Member of the National Assembly for Ille-et-Vilaine's 1st constituency
- In office 22 June 2022 – 9 June 2024
- Preceded by: Mostapha Laabid
- Succeeded by: Marie Mesmeur

Personal details
- Born: 6 November 1977 (age 48) Melun, France
- Party: La France Insoumise (since 2016)
- Other political affiliations: Left Party (since 2008) Socialist Party (2000-2007)
- Alma mater: University of Rennes 1

= Frédéric Mathieu =

French politician (born 1977)

Frédéric Mathieu (/fr/; born 6 November 1977) is a French politician. A member of La France insoumise, he was elected Member of Parliament for Ille-et-Vilaine's 1st constituency in the 2022 French legislative election supported by NUPES. Mathieu intended to stand again in the 2024 French legislative election. With the founding of the New Popular Front, he was not re-nominated.

== Biography ==

=== Early life ===
Frédéric Mathieu is the son of a police officer father and a nurse mother from the Paris region. Born in Melun, in Seine-et-Marne. He moved to Rennes at the age of 12 with his family. He studied economics at University of Rennes 1.

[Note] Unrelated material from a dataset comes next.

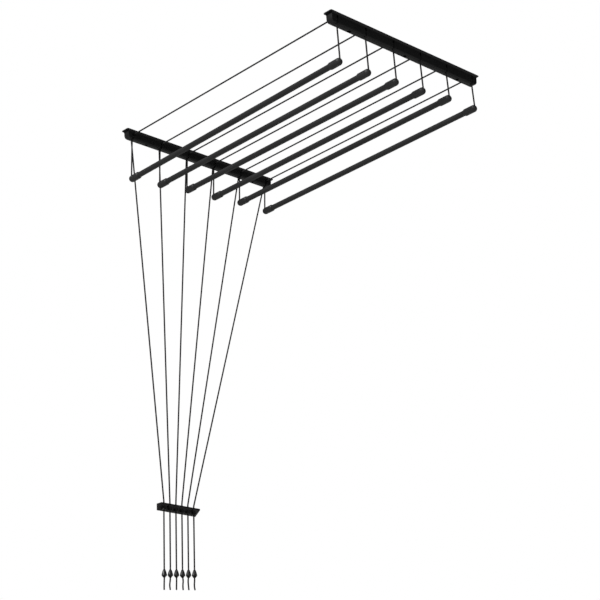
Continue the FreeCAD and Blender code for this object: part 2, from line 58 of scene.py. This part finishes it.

His activist activity began in the 2000s within the Socialist Party. However, he left after the party leaders voted in favour of the Lisbon Treaty to join the Left Party co-founded by Jean-Luc Mélenchon, then joined La France insoumise.

A civil service executive at the Ministry of the Armed Forces, specializing in the control of public arms markets. He was also a trade unionist and a member of the CGT.

=== Member of Parliament ===
In the 2022 French legislative election, he was a candidate in Ille-et-Vilaine's 1st constituency, under the colours of NUPES. He came first in the first round with 39.27% of the votes ahead of Hind Saoud of the Presidential majority (LREM - ENS), whom he beat in the second round with 52.62% of the votes. As an MP, he sits on the National Defence and Armed Forces Committee.

In addition to defending the common program of the NUPES, he cites two subjects on which he wishes to invest in particular within the LFI group: “the first is the trade in arms which are today treated as a commodity like the others which is an aberration in terms of geopolitical stability in the world. The second subject is gender equality in the world of work where women are treated as underworkers”. He fired his Bérénice Alaterre following, according to him, testimonies from his colleagues who accused Bérénice Alaterre of degrading and sexualizing comments, the latter then filed a complaint against him for moral harassment.

During the 2024 legislative elections, La France insoumise refused the nomination to five “rebels”: Danielle Simonnet, Raquel Garrido, Alexis Corbière and Hendrik Davi. Comedian Guillaume Meurice, recently fired from France Inter, was approached by LFI to replace him, but faced with his refusal, it was ultimately Marie Mesmeur, companion of MP Louis Boyard, who was chosen. Marie Mesmeur, who was a candidate in the 2024 European Parliament election in France, received the LFI nomination in Ille-et-Vilaine's 1st constituency but Mathieu initially decided to maintain his candidacy. He finally withdrew “for lack of a substitute”.